The production's other noteworthy performances include Onat's wonderfully sexy and commanding presence as Signora Fioria, a performance that completely conveys the character's lack of remorse--or guilt--for having an affair with the newlywed husband. Stage veterans Holliday and Aldredge are also a joy to watch as the McIlhennys, but their parts are so miniscule that they are easily forgotten. Mangiameli as Giovanna, Paolo Pagliacolo as Di Rossi's son Vito, and Sebastian Uriarte as the adorable streetwise kid Mauro all put their wonderful natural acting talents to good use.
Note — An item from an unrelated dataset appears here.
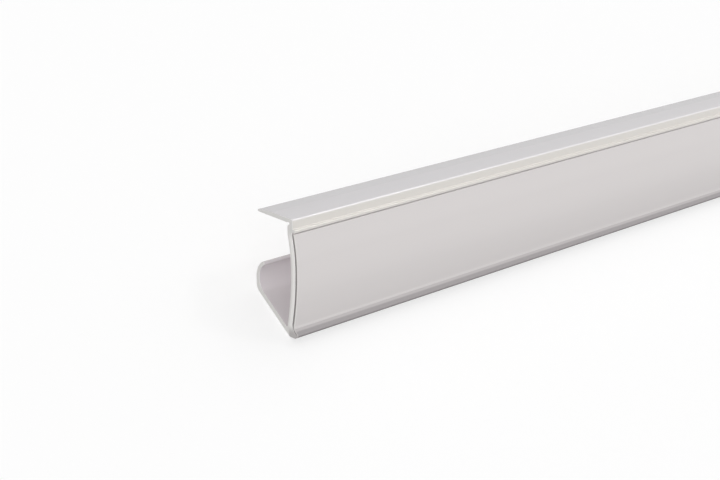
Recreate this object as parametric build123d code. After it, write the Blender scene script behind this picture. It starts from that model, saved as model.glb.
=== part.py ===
from build123d import *
import math
import os

# A shelf-edge ticket profile, one extruded piece, in millimetres.
# The section is drawn as it sits on a shelf: Y runs back from the fullest point of the wall's
# front face, Z runs up from the underside of the toe. It is then laid down on the flat underside
# of its sprung leg, which is how it comes to rest on a floor, with X along the stock.

# Stock
LENGTH = 1000.0

# Ticket front: a bulged wall with a thin flap before it, joined only at the toe
TICKET_HEIGHT = 39.0
TICKET_PLAY = 1.0
TICKET_FLOOR = 2.3
WALL = 2.5
SLOT = 0.9
FLAP = 0.65
MOUTH_GAP = 0.45
BULGE_TOP = 1.95
BULGE_FOOT = 2.6
FULLEST_RATIO = 0.607

# Toe: crease, flare and heel
CREASE_HEIGHT = 3.9
CREASE_ROUND = 1.8
FLARE_ANGLE = 46.0
FLARE_RUN = 3.6
SLOT_RUN = 3.2
SLOT_END = 0.4
TOE_FLAT_START = 0.6
TOE_ROUND = 0.6
HEEL_BACK = 3.85
HEEL_ROUND = 1.6
ROOT_ROUND = 0.5

# Nose over the flap's edge, with a square lip, and the neck and nub behind it
NOSE_HEIGHT = 5.05
LIP_HEIGHT = 1.3
LIP_PROUD = 0.5
LIP_STEP = 1.3
LIP_ROUND = 0.35
RIDGE_ROUND = 0.9
NECK = 1.9
NUB = 1.2
NUB_ROUND = 0.8
NOTCH_HEIGHT = 0.8
NOTCH_RELIEF = 0.2
NOTCH_CLEAR = 0.3
NOTCH_ROUND = 0.3

# Flange that lies on the shelf, rising a little, with its outer part bevelled thin
FLANGE = 1.7
FLANGE_DEPTH = 20.45
FLANGE_RISE = 1.8
FLANGE_FULL = 12.0
FLANGE_TIP = 0.85

# Sprung leg: a straight run, a knee, and a curl that presses the shelf from below
LEG = 1.85
LEG_ANGLE = 37.0
LEG_REACH = 23.35
KNEE_INSIDE = 6.5
KNEE_OUTSIDE = 4.0
BELLY_RISE = 5.0
CURL_RADIUS = 7.75
CURL_ANGLE = 66.0
CURL_TIP = 1.45

# Small rounds on the thin edges
EDGE_ROUND = 0.2

lip_z = TICKET_FLOOR + TICKET_HEIGHT + TICKET_PLAY
mouth_z = lip_z - MOUTH_GAP
top_z = lip_z + NOSE_HEIGHT
fullest_z = CREASE_HEIGHT + FULLEST_RATIO * (lip_z - CREASE_HEIGHT)
upper_radius = ((lip_z - fullest_z) ** 2 + BULGE_TOP**2) / (2 * BULGE_TOP)
lower_radius = ((fullest_z - CREASE_HEIGHT) ** 2 + BULGE_FOOT**2) / (2 * BULGE_FOOT)
skin = SLOT + FLAP
flare = math.radians(FLARE_ANGLE)
flare_down = Vector(-math.sin(flare), -math.cos(flare))
flare_out = Vector(-math.cos(flare), math.sin(flare))
leg_slope = math.radians(LEG_ANGLE)
leg_along = Vector(math.cos(leg_slope), math.sin(leg_slope))
leg_inward = Vector(-math.sin(leg_slope), math.cos(leg_slope))
flange_slope = math.radians(FLANGE_RISE)
flange_along = Vector(math.cos(flange_slope), math.sin(flange_slope))
flange_up = Vector(-math.sin(flange_slope), math.cos(flange_slope))


def front_y(z, ahead=0.0):
    """Depth at height z of the bulged curve that lies ahead of the wall's front face."""
    radius = upper_radius if z > fullest_z else lower_radius
    return radius - math.sqrt((radius + ahead) ** 2 - (z - fullest_z) ** 2)


def bulge(z_low, z_high, ahead=0.0):
    """One bulged curve from z_low up to z_high: two arcs, tangent at the fullest point."""
    low_mid, high_mid = (z_low + fullest_z) / 2, (z_high + fullest_z) / 2
    fullest = (-ahead, fullest_z)
    lower = ThreePointArc(
        (front_y(z_low, ahead), z_low), (front_y(low_mid, ahead), low_mid), fullest
    )
    upper = ThreePointArc(
        fullest, (front_y(high_mid, ahead), high_mid), (front_y(z_high, ahead), z_high)
    )
    return lower + upper


def rounded(sketch, point, radius):
    """The sketch with the corner nearest to a point rounded."""
    corner = sketch.vertices().sort_by_distance(Vertex(*point))[0]
    return fillet(corner, radius)


def strip(ahead, low_ahead, behind, low_behind, z_high):
    """Region between two bulged curves, each from its own lowest point up to z_high."""
    front = bulge(low_ahead, z_high, ahead)
    back = bulge(low_behind, z_high, behind)
    head = Line((front_y(z_high, ahead), z_high), (front_y(z_high, behind), z_high))
    foot = Line((front_y(low_ahead, ahead), low_ahead), (front_y(low_behind, behind), low_behind))
    return make_face(Curve() + [front, back, head, foot])


# Corners of the toe, before rounding
crease = Vector(front_y(CREASE_HEIGHT, skin), CREASE_HEIGHT)
toe_tip = crease + flare_down * FLARE_RUN
toe_flat = Vector(TOE_FLAT_START, 0)
heel = Vector(HEEL_BACK, 0)
wall_foot = CREASE_HEIGHT - LEG

# Corners of the nose, the neck and the flange
lip_foot = Vector(front_y(lip_z, skin) - LIP_PROUD, lip_z)
lip_head = lip_foot + Vector(0, LIP_HEIGHT)
nose_foot = lip_head + Vector(LIP_STEP, 0)
ridge = Vector(nose_foot.X, top_z)
flange_edge = ridge + flange_along * FLANGE_DEPTH - flange_up * FLANGE
flange_crest = flange_edge + flange_up * FLANGE_TIP
neck_back = nose_foot.X + NECK
nub_back = neck_back + NUB
root_run = nub_back + NOTCH_CLEAR - flange_edge.X
flange_root = flange_edge + flange_along * (root_run / flange_along.X)
nub_top = Vector(nub_back, flange_root.Y - NOTCH_HEIGHT)
neck_foot = Vector(neck_back, nub_top.Y)
neck_top = Vector(neck_back, flange_root.Y + NOTCH_RELIEF)
notch_rim = Vector(flange_root.X, neck_top.Y)

# Corners of the sprung leg
knee = heel + leg_along * ((LEG_REACH - HEEL_BACK) / leg_along.X)
knee_inner = knee + Vector(-LEG, LEG * (1 - math.sin(leg_slope)) / math.cos(leg_slope))
belly = knee + Vector(0, BELLY_RISE)
curl_centre = belly - Vector(CURL_RADIUS, 0)
curl = math.radians(CURL_ANGLE)
curl_out = Vector(math.cos(curl), math.sin(curl))
tip_outer = curl_centre + curl_out * CURL_RADIUS
tip_inner = tip_outer - curl_out * CURL_TIP


def front():
    """Wall and flap as one bulged region, before the slot parts them, flush with the nub."""
    beyond = nub_back + 2 * WALL
    behind_nub = Polyline(
        (nub_back, fullest_z), (beyond, fullest_z), (beyond, top_z), (nub_back, top_z), close=True
    )
    return strip(skin, CREASE_HEIGHT, -WALL, wall_foot, lip_z) - make_face(behind_nub)


def toe():
    """Flare under the crease, the flat underside, and the heel that the leg leaves from."""
    wall_back = Vector(front_y(wall_foot, -WALL), wall_foot)
    return make_face(Polyline(crease, toe_tip, toe_flat, heel, wall_back, close=True))


def leg():
    """Sprung leg: straight from the heel to the knee, then up and curled over the gap."""
    start = heel + leg_inward * LEG
    belly_inner = belly - Vector(LEG, 0)
    outside = Polyline(start, heel, knee, belly)
    outer_curl = TangentArc(belly, tip_outer, tangent=(0, 1))
    end = Line(tip_outer, tip_inner)
    inner_curl = TangentArc(belly_inner, tip_inner, tangent=(0, 1))
    inside = Polyline(belly_inner, knee_inner, start)
    return make_face(Curve() + [outside, outer_curl, end, inner_curl, inside])


def nose():
    """Nose over the slot's mouth with its lip, the neck and nub behind, and the flange."""
    flange_shoulder = ridge + flange_along * FLANGE_FULL
    wall_top = Vector(nub_top.X, lip_z)
    corners = [
        lip_foot,
        lip_head,
        nose_foot,
        ridge,
        flange_shoulder,
        flange_crest,
        flange_edge,
        flange_root,
        notch_rim,
        neck_top,
        neck_foot,
        nub_top,
        wall_top,
    ]
    return make_face(Polyline(corners, close=True))


def slot():
    """Ticket slot: between wall and flap, narrowing into the flared toe, open under the lip."""
    behind = Vector(front_y(CREASE_HEIGHT, 0), CREASE_HEIGHT)
    before = Vector(front_y(CREASE_HEIGHT, SLOT), CREASE_HEIGHT)
    end = (behind + before) / 2 + flare_down * SLOT_RUN
    end_behind = end - flare_out * SLOT_END / 2
    end_before = end + flare_out * SLOT_END / 2
    gap = strip(SLOT, CREASE_HEIGHT, 0, CREASE_HEIGHT, lip_z)
    gap += make_face(Polyline(before, behind, end_behind, end_before, close=True))
    gap = rounded(gap, behind, CREASE_ROUND + skin)
    gap = rounded(gap, before, CREASE_ROUND + FLAP)
    gap = rounded(gap, end_behind, SLOT_END * 0.45)
    gap = rounded(gap, end_before, SLOT_END * 0.45)
    ahead = lip_foot.X - SLOT
    behind_mouth = front_y(mouth_z)
    mouth = Polyline(
        (ahead, lip_z), (behind_mouth, lip_z), (behind_mouth, mouth_z), (ahead, mouth_z), close=True
    )
    return gap + make_face(mouth)


def profile_section():
    """The whole section, with its corners rounded."""
    whole = front() + toe() + leg() + nose()
    rounds = [
        (crease, CREASE_ROUND),
        (toe_tip, TOE_ROUND),
        (toe_flat, TOE_ROUND),
        (heel, HEEL_ROUND),
        ((front_y(CREASE_HEIGHT, -WALL), CREASE_HEIGHT), ROOT_ROUND),
        (knee, KNEE_OUTSIDE),
        (knee_inner, KNEE_INSIDE),
        (tip_outer, CURL_TIP * 0.45),
        (tip_inner, CURL_TIP * 0.45),
        (nub_top, NUB_ROUND),
        (neck_foot, NOTCH_ROUND),
        (neck_top, NOTCH_ROUND),
        (flange_edge, FLANGE_TIP * 0.35),
        (flange_crest, FLANGE_TIP * 0.35),
        (ridge, RIDGE_ROUND),
        (nose_foot, LIP_ROUND),
        (lip_head, LIP_ROUND),
        (lip_foot, LIP_ROUND),
    ]
    for point, radius in rounds:
        whole = rounded(whole, point, radius)
    whole -= slot()
    for ahead in (SLOT, skin):
        whole = rounded(whole, (front_y(mouth_z, ahead), mouth_z), EDGE_ROUND)
    return whole


section = profile_section()
stock = extrude(Plane.YZ * section, LENGTH)
laid = Rot(X=-LEG_ANGLE) * stock
box = laid.bounding_box()
profile = Pos(-box.center().X, -box.center().Y, -box.min.Z) * laid

os.makedirs("parts", exist_ok=True)
export_step(profile, "parts/ticket_profile.step")
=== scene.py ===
# %% [markdown]
# A shelf-edge ticket profile: one length of extruded stock with one section from end to end.
# A flange lies on the shelf, a nose turns over its front, and a bulged wall hangs down with a
# thin flap before it that holds a price ticket. A flared toe joins flap and wall, and a sprung leg
# curls back up under the shelf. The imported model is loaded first, because its box is the space
# that the finished stock has to fill.

import math

import bpy
from mathutils import Matrix, Vector


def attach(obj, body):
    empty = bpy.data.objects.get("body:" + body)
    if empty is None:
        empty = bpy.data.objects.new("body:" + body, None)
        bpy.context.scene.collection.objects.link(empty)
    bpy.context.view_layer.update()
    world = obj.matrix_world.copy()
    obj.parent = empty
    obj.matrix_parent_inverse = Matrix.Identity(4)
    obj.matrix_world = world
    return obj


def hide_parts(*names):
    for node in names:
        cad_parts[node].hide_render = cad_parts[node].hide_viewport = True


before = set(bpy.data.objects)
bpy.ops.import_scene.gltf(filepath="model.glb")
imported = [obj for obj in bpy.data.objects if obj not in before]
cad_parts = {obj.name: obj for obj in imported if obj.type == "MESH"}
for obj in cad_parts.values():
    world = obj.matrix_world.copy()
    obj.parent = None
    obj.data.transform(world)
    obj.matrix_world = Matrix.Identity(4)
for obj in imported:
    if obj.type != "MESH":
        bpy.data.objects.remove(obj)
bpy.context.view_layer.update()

# %% [markdown]
# The section is easiest to draw as it stands on a shelf edge, in millimetres: y runs back from the
# fullest point of the wall, and z runs up from the underside of the toe. The real stock lies on
# the flat underside of its leg. It could be drawn lying, but then no line of it would be level. So
# it is drawn upright, and turned by the leg's 37 degrees when it is whole. The same matrix turns
# the camera and the lamps, which are placed about the upright section too.

# %% From the upright drawing to the stock as it lies
MM = 0.001
LEG_ANGLE = math.radians(37)
LAID_Y, LAID_Z = -22.67035, 2.31699
LAID = Matrix.Translation((0, LAID_Y * MM, LAID_Z * MM)) @ Matrix.Rotation(-LEG_ANGLE, 4, "X")
print("the drawing's origin as it lies, mm:", [round(v / MM, 2) for v in LAID.translation])

# %% [markdown]
# The ticket front is four bulged lines, one inside the other: the flap's two faces and the wall's
# two faces, with the slot for the ticket in between. Each line is an upper and a lower arc that
# meet at the fullest height. Four drawn curves would do, but one function of the height gives them
# all, and it also tells where other corners meet them.

# %% Sizes of the ticket front, in millimetres
WALL, SLOT, FLAP = 2.5, 0.9, 0.65
SKIN = SLOT + FLAP
CREASE_Z, LIP_Z = 3.9, 42.3
MOUTH_GAP = 0.45
MOUTH_Z = LIP_Z - MOUTH_GAP
BULGE_TOP, BULGE_FOOT = 1.95, 2.6
FULLEST_SHARE = 0.607
FULLEST_Z = CREASE_Z + FULLEST_SHARE * (LIP_Z - CREASE_Z)


def radius_of(rise, bow):
    """Radius of an arc that bows forward by bow over a height of rise."""
    return (rise**2 + bow**2) / (2 * bow)


UPPER_RADIUS = radius_of(LIP_Z - FULLEST_Z, BULGE_TOP)
LOWER_RADIUS = radius_of(FULLEST_Z - CREASE_Z, BULGE_FOOT)
print("bulge radii, mm:", round(UPPER_RADIUS, 1), round(LOWER_RADIUS, 1))


# %% Bulged lines and straight runs
def front_y(z, ahead):
    """Depth at height z of the line that lies ahead of the wall's front face."""
    radius = UPPER_RADIUS if z > FULLEST_Z else LOWER_RADIUS
    return radius - math.sqrt((radius + ahead) ** 2 - (z - FULLEST_Z) ** 2)


def bulge(ahead, low, high, steps=12):
    """Points of that line from low to high, in even steps of height."""
    heights = [low + (high - low) * step / steps for step in range(steps + 1)]
    return [(front_y(z, ahead), z) for z in heights]


def along(start, angle, run):
    """The end of a straight run from start at an angle."""
    return (start[0] + math.cos(angle) * run, start[1] + math.sin(angle) * run)


print("fullest point of the flap, mm:", [round(front_y(FULLEST_Z, SKIN), 2), round(FULLEST_Z, 2)])

# %% [markdown]
# The whole section is one closed line, because the ticket slot is open at its mouth. Its sharp
# corners are worked out first, part by part, and rounded later. At the toe, flap and slot turn
# forward under the crease. The slot narrows there and ends just short of the tip, so that flap and
# wall are one piece beyond it.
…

Regrettably, two actors do not possess quite the caliber of talent that the rest of the company provides. Reeder's portrayal of a young wife sexually scorned by her husband's infidelity is superficial at best; she never shows the audience the true pain that lies beneath a betrayed woman's soul. She doesn't have much to play off of, however--Trese's performance runs the gamut of emotions from A to A.

Set designer James Noone brings his attractive re-creation of an Italian villa to life. The design of the pensione with its rustic walls covered in hanging vines and its mosaic tile floor are absolutely charming, as is Brian MacDevitt's lighting design, which captures the alluring daytime and night of an Italian summer.